# American going to SA for school?



## TaylorN (Oct 22, 2016)

Hello,

I'm a new member here; though, I have visited this site often for information. Anyway, my question is: how difficult is it for an American to attend university in South Africa, more specifically, medical school? 

Some background information about me:

I'm a 21-year-old white male (if that matters) and a senior at an Ivy League university where I have okay grades (3.89 GPA). I've already taken the NBT exam and scored 'lower proficient' in everything except mathematics where I scored 'upper intermediate.'

I'm really interested in the University of Pretoria mostly because my girlfriend would be joining me and she wants to attend veterinary school (to my knowledge UP is the only vet school in SA; is that correct?).

So, has anyone had experience going to SA for university? I've heard they're very set on offering a majority of their slots to natives or foreigners from other African nations, making it quite competitive for continental foreigners.


----------



## Oyibopeppeh (Sep 8, 2010)

There are MANY foreign students at SA universities, that's how they make their money.

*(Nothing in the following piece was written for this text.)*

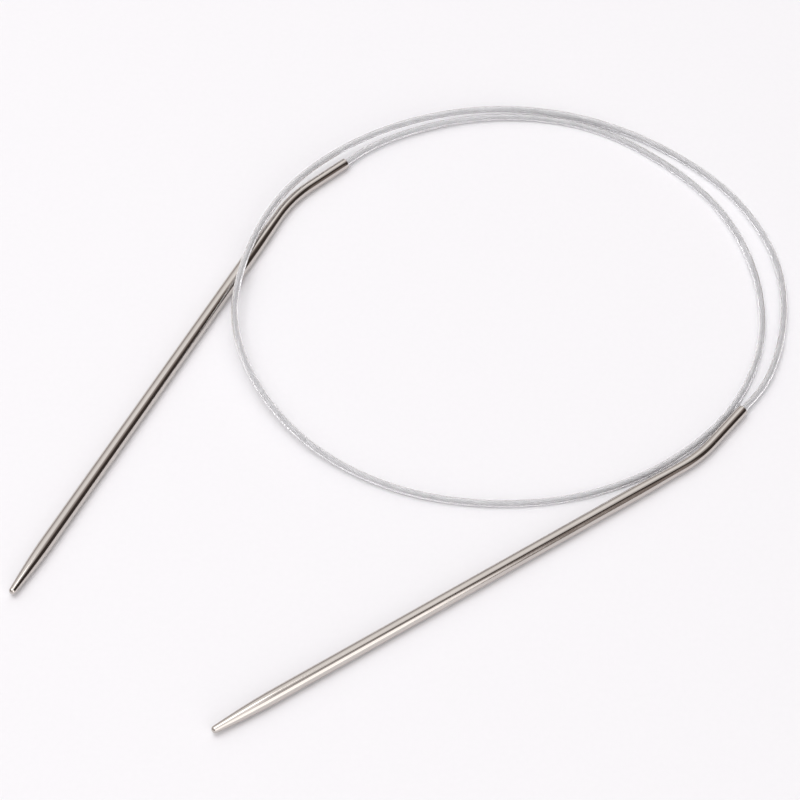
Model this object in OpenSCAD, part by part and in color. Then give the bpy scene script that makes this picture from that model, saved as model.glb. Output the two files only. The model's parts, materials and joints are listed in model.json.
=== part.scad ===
// Circular knitting needle: two bent metal needles joined by one long wire cable in a clear jacket.
// The needles and the cable lie on the plane z = 0. The origin is on that plane, under the middle
// of the two needles.

/* [Needles] */
// Diameter of the straight shaft, which sets the size of the stitches
shaft_d = 3; // [2.5:0.25:4]
// Length from the end of the point to where the lines of the shaft and neck meet
shaft_len = 122; // [100:1:140]
// Length over which the shaft narrows to its point
point_len = 15; // [10:1:20]
// Diameter of the rounded end of the point
point_d = 1.6; // [1:0.1:2]
// Diameter of the neck
neck_d = 2.5; // [2.2:0.1:2.5]
// Length from where the lines of the shaft and neck meet to the end of the neck
neck_len = 16.5; // [14:0.5:20]
// Length over which the shaft narrows to the neck
shoulder_len = 12; // [6:1:20]
// Radius of the bend between shaft and neck
bend_radius = 30; // [15:1:40]
// Bevel at the end of the neck
neck_bevel = 0.2; // [0.1:0.05:0.3]

/* [Cable] */
// Outer diameter of the clear jacket
cable_d = 1.5; // [1.3:0.05:1.5]
// Diameter of the wire rope inside the jacket
rope_d = 1.15; // [0.8:0.05:1.15]
// Gap between the wire rope and the jacket
rope_gap = 0.02; // [0.01:0.01:0.04]
// Length of cable held in each neck
insert_len = 8; // [5:0.5:8]
// Thickness of the adhesive round the cable in each neck
bond_wall = 0.04; // [0.03:0.01:0.1]
// Gap between the adhesive and the cable
bond_gap = 0.01; // [0.01:0.01:0.02]

/* [Smoothness] */
// Number of sides of the cable
cable_sides = 8; // [8:1:12]
// Length of cable between two rings of its surface
ring_step = 8; // [6:0.5:12]
// Number of steps in the curve of the point
point_steps = 12; // [6:1:24]

/* [Hidden] */
$fn = 64;

shaft_r = shaft_d / 2;
point_r = point_d / 2;
neck_r = neck_d / 2;
socket_r = cable_d / 2 + bond_gap + bond_wall;
socket_depth = insert_len + 0.2;
join_overlap = 0.1;
join_step = 0.01;

// Each needle lies with its shaft's and neck's lines meeting at a place on the plane. Its heading
// is the direction from point to neck along the shaft, and its neck turns from there.
left_place = [-21.6, 65.3, shaft_r];
left_heading = 63;
left_turn = -21.5;
right_place = [66.8, -8.4, shaft_r];
right_heading = 34;
right_turn = 17.5;

function direction(angle) = [cos(angle), sin(angle), 0];
left_out = direction(left_heading + left_turn);
right_out = direction(right_heading + right_turn);
left_exit = left_place + neck_len * left_out;
right_exit = right_place + neck_len * right_out;

// The cable runs straight for this far out of each neck
straight_out = 6;
// Height of the cable's centre where it lies on the plane, with a little to spare for its curve
low = 0.8;

// The cable's route: round one loop, over the left shaft, and round again to the right neck
LOOP = [
    [8, 87, 1.45],
    [27, 91, 1.2],
    [46.5, 88, 0.9],
    [63.5, 77, low],
    [76, 62, low],
    [82.5, 43, low],
    [82.3, 23.5, low],
    [74.5, 5, low],
    [60.9, -8.7, low],
    [43, -17.5, low],
    [23, -20.1, 1],
    [3.1, -16.7, 1.5],
    [-13.9, -7.3, 2.3],
    [-26.9, 8.6, 3.2],
    [-33, 27, 3.85],
    [-31, 46.5, 3.95],
    [-23, 65, 3.95],
    [-9.5, 79, 3.65],
    [8.5, 88.8, 3],
    [27, 92.5, 2.2],
    [47.5, 89.6, 1.4],
    [65.5, 80, 0.9],
    [79.6, 65.6, low],
    [87.3, 47.6, 0.9],
    [87.5, 28, 1.2]
];

route = concat(
    [for (d = [-insert_len, 0, straight_out]) left_exit + d * left_out],
    LOOP,
    [for (d = [straight_out, 0, -insert_len]) right_exit + d * right_out]
);

function unit(v) = v / norm(v);

// Slope of a smooth curve through the points p, at point i
function slope(p, i) =
    i == 0 ? unit(p[1] - p[0]) :
    i == len(p) - 1 ? unit(p[i] - p[i - 1]) :
    let (before = p[i] - p[i - 1], after = p[i + 1] - p[i], a = norm(before), b = norm(after))
    (before * b / a + after * a / b) / (a + b);

// Point of that curve a share t of the way from point i to the next
function curve(p, i, t) =
    let (chord = norm(p[i + 1] - p[i]), s = 1 - t)
    s * s * (1 + 2 * t) * p[i] + t * t * (1 + 2 * s) * p[i + 1]
    + chord * s * t * (s * slope(p, i) - t * slope(p, i + 1));

function steps(p, i) = max(1, round(norm(p[i + 1] - p[i]) / ring_step));

// Centres of the rings that the cable's surface is made of
centres = [
    for (i = [0 : len(route) - 2], k = [0 : steps(route, i) - 1]) curve(route, i, k / steps(route, i)),
    route[len(route) - 1]
];
last = len(centres) - 1;

// Points of the ring of radius r round centre i, square to the cable
function ring(i, r) =
    let (
        along = unit(centres[min(i + 1, last)] - centres[max(i - 1, 0)]),
        side = unit(cross([0, 0, 1], along)),
        up = cross(along, side)
    )
    [for (k = [0 : cable_sides - 1])
        let (a = 360 * k / cable_sides) centres[i] + r * (cos(a) * side + sin(a) * up)];

function rings(r) = [for (i = [0 : last]) each ring(i, r)];

// Number of point k of ring i, where k carries on round the ring
function at(i, k) = i * cable_sides + k % cable_sides;

// Faces between each ring and the next, seen from outside, with their points counted from start
function wall(start) = [
    for (i = [0 : last - 1], k = [0 : cable_sides - 1])
        [at(i, k), at(i + 1, k), at(i + 1, k + 1), at(i, k + 1)] + start * [1, 1, 1, 1]
];

// Faces between ring i and the same ring of the bore, seen from behind
function rim(i, bore) = [
    for (k = [0 : cable_sides - 1])
        [at(i, k), at(i, k + 1), bore + at(i, k + 1), bore + at(i, k)]
];

function turned_over(faces) = [for (f = faces) [for (i = [len(f) - 1 : -1 : 0]) f[i]]];

// The same cable all the way along the route, as a solid rod or as a tube with a bore
module rod(r) {
    cap = [for (k = [0 : cable_sides - 1]) k];
    far_cap = [for (k = cap) at(last, k)];
    polyhedron(rings(r), concat(wall(0), [cap], turned_over([far_cap])));
}

module tube(r, bore_r) {
    bore = len(rings(r));
    outside = concat(wall(0), rim(0, bore));
    inside = concat(wall(bore), rim(last, bore));
    polyhedron(concat(rings(r), rings(bore_r)), concat(outside, turned_over(inside)));
}

// The shaft stands on its neck end, with its point up: a shoulder, a straight length and the point
module shaft(length) {
    curve_len = point_len - point_r;
    rotate_extrude()
        polygon(concat(
            [[0, 0], [neck_r, 0], [shaft_r, shoulder_len]],
            [for (k = [0 : point_steps])
                let (t = k / point_steps)
                    [point_r + (shaft_r - point_r) * cos(90 * t), length - point_len + curve_len * t]],
            [for (a = [15 : 15 : 75]) [point_r * cos(a), length - point_r + point_r * sin(a)]],
            [[0, length]]
        ));
}

// The neck stands on its bent end, with its mouth up. It starts just inside the bend, and is a hair
// slimmer, so that the two join cleanly.
module neck(length) {
    r = neck_r - join_step;
    translate([0, 0, -join_overlap])
        rotate_extrude()
            polygon([
                [0, 0],
                [r, 0],
                [r, length + join_overlap - neck_bevel],
                [r - neck_bevel, length + join_overlap],
                [0, length + join_overlap]
            ]);
}

// The bend goes round from the line of the shaft to the line of the neck
module bend(turn) {
    rotate_extrude(angle = turn)
        translate([bend_radius, 0])
            circle(neck_r);
}

// A place along the neck's line, at distance d from where it meets the shaft's line
module on_neck(turn, d) {
    rotate(turn)
        translate([d, 0, 0])
            rotate([0, 90, 0])
                children();
}

// The needle lies along X with its point towards -X, and its neck turns to the left
module needle(turn) {
    reach = bend_radius * tan(turn / 2);
    difference() {
        union() {
            translate([-reach, 0, 0])
                rotate([0, -90, 0])
                    shaft(shaft_len - reach);
            translate([-reach, bend_radius, 0])
                rotate(-90)
                    bend(turn);
            on_neck(turn, reach)
                neck(neck_len - reach);
        }
        on_neck(turn, neck_len - socket_depth)
            cylinder(h = socket_depth + 1, r = socket_r);
    }
}

// A sleeve of adhesive holds the end of the cable in the neck
module bond(turn) {
    on_neck(turn, neck_len - insert_len)
        difference() {
            cylinder(h = insert_len, r = socket_r);
            translate([0, 0, -1])
                cylinder(h = insert_len + 2, r = cable_d / 2 + bond_gap);
        }
}

// The left needle is a right needle turned over
module left_side() {
    translate(left_place)
        rotate(left_heading)
            mirror([0, 1, 0])
                children();
}

module right_side() {
    translate(right_place)
        rotate(right_heading)
            children();
}

module left_needle() {
    color("silver")
        left_side()
            needle(-left_turn);
}

module right_needle() {
    color("silver")
        right_side()
            needle(right_turn);
}

module cable_jacket() {
    color([0.8, 0.83, 0.86, 0.4])
        tube(cable_d / 2, rope_d / 2 + rope_gap);
}

module wire_rope() {
    color("dimgray")
        rod(rope_d / 2);
}

module left_bond() {
    color("burlywood")
        left_side()
            bond(-left_turn);
}

module right_bond() {
    color("burlywood")
        right_side()
            bond(right_turn);
}

left_needle();
right_needle();
cable_jacket();
wire_rope();
left_bond();
right_bond();
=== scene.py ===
"""A circular knitting needle: two polished needles and the wire cable between them.

Lengths are in metres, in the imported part's own frame. Angles are in degrees where a name says so,
and in radians elsewhere.
"""

import json
import math

import bpy
import numpy as np
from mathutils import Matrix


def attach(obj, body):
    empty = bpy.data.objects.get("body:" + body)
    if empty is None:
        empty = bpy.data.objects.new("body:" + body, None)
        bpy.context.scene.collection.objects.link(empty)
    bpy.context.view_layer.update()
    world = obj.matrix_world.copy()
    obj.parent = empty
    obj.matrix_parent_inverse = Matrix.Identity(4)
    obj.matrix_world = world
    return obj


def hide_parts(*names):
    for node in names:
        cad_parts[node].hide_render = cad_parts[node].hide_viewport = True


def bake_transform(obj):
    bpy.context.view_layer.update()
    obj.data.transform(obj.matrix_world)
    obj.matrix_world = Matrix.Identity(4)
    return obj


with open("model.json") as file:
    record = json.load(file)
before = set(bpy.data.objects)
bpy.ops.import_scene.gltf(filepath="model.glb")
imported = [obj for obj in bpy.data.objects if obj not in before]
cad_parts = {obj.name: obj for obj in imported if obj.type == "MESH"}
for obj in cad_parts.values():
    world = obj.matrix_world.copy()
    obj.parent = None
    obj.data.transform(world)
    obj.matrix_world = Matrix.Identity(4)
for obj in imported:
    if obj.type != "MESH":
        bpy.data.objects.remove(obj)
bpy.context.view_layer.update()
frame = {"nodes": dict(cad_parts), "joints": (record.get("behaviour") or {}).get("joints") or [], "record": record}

# ---------------------------------------------------------------- sizes

# Needles, as in the CAD
POINT_LENGTH = 0.015
POINT_RADIUS = 0.0008
SHAFT_LENGTH = 0.122
SHOULDER_LENGTH = 0.012
NECK_LENGTH = 0.0165
NECK_RADIUS = 0.00124
BEND_RADIUS = 0.030
SOCKET_RADIUS = 0.0008
SOCKET_DEPTH = 0.0082
# Rounded lip at the neck's end, and the bevel at the socket's mouth
LIP_RADIUS = 0.0002
MOUTH_BEVEL = 0.00008

# Cable, as in the CAD
CABLE_RADIUS = 0.00075
JACKET_BORE = 0.000595
INSERT_LENGTH = 0.008
STRAIGHT_OUT = 0.006
LOW = 0.0008
LOOP = [
    (0.008, 0.087, 0.00145),
    (0.027, 0.091, 0.0012),
    (0.0465, 0.088, 0.0009),
    (0.0635, 0.077, LOW),
    (0.076, 0.062, LOW),
    (0.0825, 0.043, LOW),
    (0.0823, 0.0235, LOW),
    (0.0745, 0.005, LOW),
    (0.0609, -0.0087, LOW),
    (0.043, -0.0175, LOW),
    (0.023, -0.0201, 0.001),
    (0.0031, -0.0167, 0.0015),
    (-0.0139, -0.0073, 0.0023),
    (-0.0269, 0.0086, 0.0032),
    (-0.033, 0.027, 0.00385),
    (-0.031, 0.0465, 0.00395),
    (-0.023, 0.065, 0.00395),
    (-0.0095, 0.079, 0.00365),
    (0.0085, 0.0888, 0.003),
    (0.027, 0.0925, 0.0022),
    (0.0475, 0.0896, 0.0014),
    (0.0655, 0.08, 0.0009),
    (0.0796, 0.0656, LOW),
    (0.0873, 0.0476, 0.0009),
    (0.0875, 0.028, 0.0012),
]
# The cable is made in two halves, which meet at this point of the loop
MEETING_POINT = 12

# Strands of the wire rope
STRANDS = 6
STRAND_RADIUS = 0.000188
CORE_RADIUS = 0.000195
HELIX_RADIUS = 0.000382
LAY = 0.009

# Sides of each round mesh, and the distance between two of its rings
NEEDLE_SIDES = 72
JACKET_SIDES = 28
STRAND_SIDES = 10
JACKET_STEP = 0.0012
CORE_STEP = 0.0015
STRAND_STEP = 0.0006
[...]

You should contact either the department directly, or the general admissions office.

Bear in mind that the academic year in SA runs from January to December


----------



## 2fargone (Jun 14, 2011)

TaylorN said:


> Hello,
> 
> I'm a new member here; though, I have visited this site often for information. Anyway, my question is: how difficult is it for an American to attend university in South Africa, more specifically, medical school?
> 
> ...


I attended the University of Cape Town. I am not sure if Pretoria has the only vet school.

But, Med school in South Africa would be 6 years for the degree then there is community service for 1 year. And then 2 years of an internship. So you are looking at 9 years.

So I think (if you can get into med school there) you need to look at if you want to stay and practice in South Africa. Since you would be 30 by the time you finish all the requirements.


----------